Strider, meanwhile, hasn’t pitched since Sept. 18. He hasn’t resumed throwing, Snitker said, as a precaution. Obliques are tricky injuries, so the Braves are treading carefully, hoping they’ll have their rookie strikeout-stacking right-hander back in the fold at some point during the postseason. Without Strider, the Braves’ rotation doesn’t look nearly as formidable behind Max Fried and Kyle Wright.

“He feels good, said he felt a lot better today than he did yesterday,” Snitker said. “But they’re going to wait until the very last minute, I think, before they start him throwing. I don’t think you’re going to know until he does that. He didn’t feel anything before the last time either.”

The Braves’ postseason run could begin Oct. 7, which is Game 1 of the best-of-three National League Wild Card Series (which would be against the Padres, Phillies or Brewers). If the Braves overtake the Mets and win the NL East, they wouldn’t begin play until their Division Series on Oct. 11. They would face the Cardinals or one of the previously mentioned three teams.


- Another star rookie, outfielder Michael Harris, was batting third again Friday. He’s hit out of every lineup spot, logging most of his time as the No. 9 hitter (64 games). That won’t be the case anymore, as Harris has provided consistent offense. The Braves have moved him around trying to find where his skill set applies best.

“I like him coming up,” Snitker said. “It balances our lineup a little bit getting him up there more. What he’s done, what he’s shown he’s able to do, it lengthens our lineup even more when he’s up there.”

- Snitker trusts his club handling the pressure of this weekend, a series that likely determines the NL East winner and postseason seeding.

“They’re used to these situations,” he said. “They’re used to these stressful games. They’re used to having to win. They’ve been through pretty much everything you can experience I think.
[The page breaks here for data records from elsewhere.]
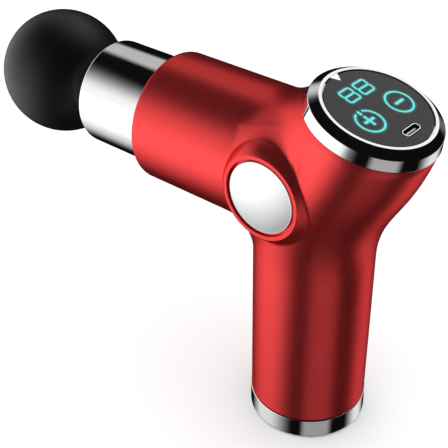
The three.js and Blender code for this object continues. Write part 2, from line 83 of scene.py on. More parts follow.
panel_mount = next(m for m in frame["record"]["mounts"] if m["name"] == "panel_face")
PANEL_CENTRE = np.array(panel_mount["pos_m"]) / MM
PANEL_NORMAL = np.array(panel_mount["axis"]) / np.linalg.norm(panel_mount["axis"])
PANEL_TILT = math.atan2(PANEL_NORMAL[0], PANEL_NORMAL[2])
LIMB_RADIUS = 24.3
SEAT_DEPTH = 6.5

GRID = 0.85  # spacing of the casing's surface
WALL = 1.9
AROUND = 160  # segments round a large turned piece
AROUND_SMALL = 64
SHARP_ANGLE = math.radians(40)
STEM_GROOVE = {"x": -80.0, "width": 2.0, "radius": 5.2}


def place(origin, x_axis, z_axis):
    """The matrix of a frame with its own heights along z_axis, in millimetres."""
    x_axis, z_axis = Vector(x_axis).normalized(), Vector(z_axis).normalized()
    y_axis = z_axis.cross(x_axis)
    turn = Matrix((x_axis, y_axis, z_axis)).transposed()
    return Matrix.Translation(Vector(origin)) @ turn.to_4x4()


UPRIGHT = Matrix.Identity(4)
BARREL = place((0, 0, BARREL_Z), (0, 1, 0), (1, 0, 0))
PANEL = place(PANEL_CENTRE, (math.cos(PANEL_TILT), 0, -math.sin(PANEL_TILT)), PANEL_NORMAL)
SIDES = {
    "right": place((HUB_X, 0, HUB_Z), (1, 0, 0), (0, -1, 0)),
    "left": place((HUB_X, 0, HUB_Z), (-1, 0, 0), (0, 1, 0)),
}


# ---------------------------------------------------------------- materials
class Surface:
    """A material with one Principled shader, and short ways to vary it over the surface."""

    def __init__(self, name, color, metallic=0.0, roughness=0.5, **sockets):
        self.material = bpy.data.materials.new(name)
        self.material.use_nodes = True
        self.material.diffuse_color = (*color, 1)
        self.tree = self.material.node_tree
        self.shader = self.tree.nodes["Principled BSDF"]
        self.color = color
        self.roughness = roughness
        self.set("Base Color", (*color, 1))
        self.set("Metallic", metallic)
        self.set("Roughness", roughness)
        for socket, value in sockets.items():
            self.set(socket.replace("_", " "), value)
        self.coordinates = self.node("ShaderNodeTexCoord").outputs["Object"]

    def set(self, socket, value):
        self.shader.inputs[socket].default_value = value

    def node(self, kind, **settings):
        made = self.tree.nodes.new(kind)
        for name, value in settings.items():
            setattr(made, name, value)
        return made

    def noise(self, size, detail=2.0):
        """Noise with features of that size, in millimetres, from 0 to 1."""
        made = self.node("ShaderNodeTexNoise")
        made.inputs["Scale"].default_value = 1 / (size * MM)
        made.inputs["Detail"].default_value = detail
        self.tree.links.new(self.coordinates, made.inputs["Vector"])
        return made.outputs["Fac"]

    def ranged(self, factor, low, high):
        """Spreads the middle part of a noise over a range."""
        made = self.node("ShaderNodeMapRange")
        made.inputs["From Min"].default_value = 0.3
        made.inputs["From Max"].default_value = 0.7
        made.inputs["To Min"].default_value = low
        made.inputs["To Max"].default_value = high
        self.tree.links.new(factor, made.inputs["Value"])
        return made.outputs["Result"]

    def vary_roughness(self, size, spread, detail=2.0):
        factor = self.noise(size, detail)
        varied = self.ranged(factor, self.roughness - spread, self.roughness + spread)
        self.tree.links.new(varied, self.shader.inputs["Roughness"])
        return self

    def vary_color(self, size, other, socket="Base Color"):
        """Mottles the colour towards another one."""
        mix = self.node("ShaderNodeMix", data_type="RGBA")
        colors = [s for s in mix.inputs if s.type == "RGBA"]
        colors[0].default_value = (*self.color, 1)
        colors[1].default_value = (*other, 1)
        self.tree.links.new(self.ranged(self.noise(size), 0, 1), mix.inputs["Factor"])
        result = next(s for s in mix.outputs if s.type == "RGBA")
        self.tree.links.new(result, self.shader.inputs[socket])
        return self

    def grain(self, size, depth):
        """Fine relief of that size and depth, in millimetres."""
        bump = self.node("ShaderNodeBump")
        bump.inputs["Distance"].default_value = depth * MM
        self.tree.links.new(self.noise(size), bump.inputs["Height"])
        self.tree.links.new(bump.outputs["Normal"], self.shader.inputs["Normal"])
        return self


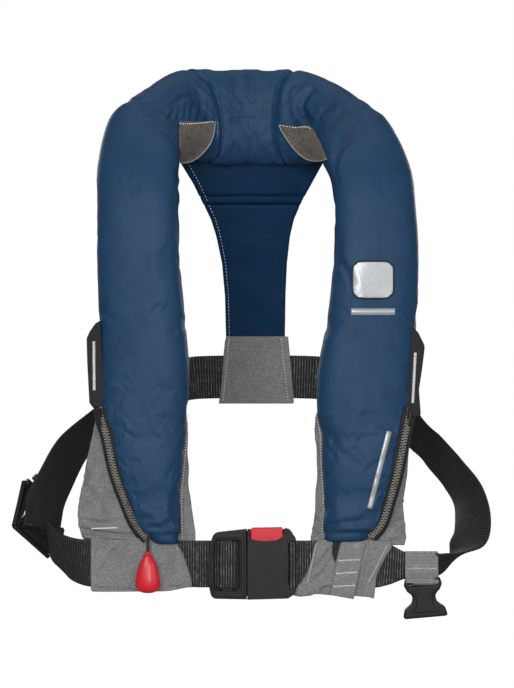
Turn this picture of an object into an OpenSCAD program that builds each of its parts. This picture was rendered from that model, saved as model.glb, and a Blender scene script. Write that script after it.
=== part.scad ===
// Inflatable life jacket: a folded bladder in a horseshoe cover, worn on a waist belt.
// Millimetres. +X is the wearer's left, +Y the wearer's back, +Z up.
// The origin is the centre of the back plate's rear face.

/* [Cover] */
// Thickness of the cover's cloth and lining
cover_wall = 2.5; // [1.5:0.5:4]
// Points round one cross-section of the cover
cover_points = 28; // [20:4:36]
// Squareness of the cover's cross-section, 2 is an ellipse
squareness = 3; // [2.2:0.2:4]

/* [Harness] */
// Width of the belt webbing
webbing_w = 48; // [44:1:50]
// Thickness of the belt webbing
webbing_t = 2.2; // [1.5:0.1:2.6]
// Height of the back plate
plate_h = 75; // [65:1:85]
// Thickness of the back plate
plate_t = 8; // [7:0.5:12]
// Height of the belt's middle line on the chest, below the origin
belt_drop = 197; // [194:1:199]

/* [Buckle] */
// Height of the buckle
buckle_h = 70; // [66:1:72]
// Depth of the buckle housing
housing_t = 16; // [14:1:18]
// Length of the tongue inside the housing
tongue_l = 22; // [16:1:22]
// Travel of the red release button
button_travel = 4; // [2:0.5:5]

/* [Inflation] */
// Diameter of the gas cylinder
cylinder_d = 30; // [24:1:31]
// Length of the gas cylinder's straight wall
cylinder_l = 112; // [90:1:115]
// Diameter of the inflator's bore
bore_d = 10.2; // [9:0.1:12]
// Bore of the oral tube
oral_bore = 9; // [7:0.5:10]

/* [Hidden] */
$fn = 48;
gap = 0.4;

navy = "#24466b";
deep_navy = "#17304f";
grey_cloth = "#6f6f6f";
taupe = "#6b625a";
black = "#232323";
pale_webbing = "#a9a9a6";
steel = "silver";
red = "#dc2638";
yellow = "gold";

// The cover's path from the bottom of the left lobe to the middle of the collar.
// Each row: x, y, z, width, thickness, lean of the width line, wrap of the width line.
stations = [
  [ 97.5, -211, -167,  41, 44,  0,  0],
  [  104, -206, -130,  62, 48,  0,  0],
  [  108, -206,  -99,  71, 48,  0,  0],
  [  111, -204,  -66,  82, 50,  0,  1],
  [  113, -203,  -40,  90, 50,  0,  4],
  [  114, -203,    2,  92, 50,  0,  8],
  [  118, -203,   56,  90, 50,  0, 10],
  [  122, -203,  113,  86, 50,  0, 10],
  [  122, -197,  174,  83, 50,  0, 10],
  [  120, -182,  208,  81, 49,  5, 10],
  [  117, -152,  249,  80, 48, 20,  8],
  [   95, -112,  269,  78, 48, 50,  4],
  [   65,  -80,  275,  93, 48, 72,  0],
  [    0,  -60,  277, 103, 48, 90,  0]];
collar_mid = len(stations) - 1;
seam = 12.25;

// ---- Maths shared by the soft parts ----

function unit(v) = v / norm(v);
function mix(a, b, t) = a + (b - a) * t;
function smooth(t) = let (c = min(1, max(0, t))) c * c * (3 - 2 * c);

// A station past the middle of the collar is the mirror image of one before it.
function station(i) =
  i < 0 ? 2 * stations[0] - stations[1]
  : i <= collar_mid ? stations[i]
  : let (m = stations[2 * collar_mid - i])
    [-m[0], m[1], m[2], m[3], m[4], 180 - m[5], m[6]];

// Smooth (Catmull-Rom) value of a row of numbers between two stations
function spline(a, b, c, d, t) =
  b + (c - a) * t / 2 + (2 * a - 5 * b + 4 * c - d) * t * t / 2 + (3 * b - a - 3 * c + d) * t * t * t / 2;
function row(s) =
  let (i = floor(s))
  spline(station(i - 1), station(i), station(i + 1), station(i + 2), s - i);

function centre(s) = let (r = row(s)) [r[0], r[1], r[2]];
function along(s) = unit(centre(s + 0.02) - centre(s - 0.02));
function across(s) =
  let (r = row(s))
  unit([cos(r[5]) * cos(r[6]), sin(r[6]), sin(r[5]) * cos(r[6])]);
function inward(s) = unit(cross(along(s), across(s)));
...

So that’s always good.”

- What’s at stake: If the Braves win the division, aside from the banner and glory that comes with a fifth consecutive East crown, they would secure the league’s No. 2 seed and avoid playing in the wild-card round, where they would be forced to use at least their top two starters to advance.

If the Braves are the wild-card team, they’d play that series at Truist Park next weekend before – if they win – advancing to face the Dodgers in the best-of-five NLDS, which would open in Los Angeles. So if the Braves are division champs, they potentially would avoid facing the top-seeded Dodgers until the best-of-seven NL Championship Series.

This Braves-Mets series is worth the hype. Its implications will have an effect on how the postseason unfolds.

“We’re both playing some pretty good ball right now,” Grissom said. “It’s just a matter of who makes the mistakes when it counts.”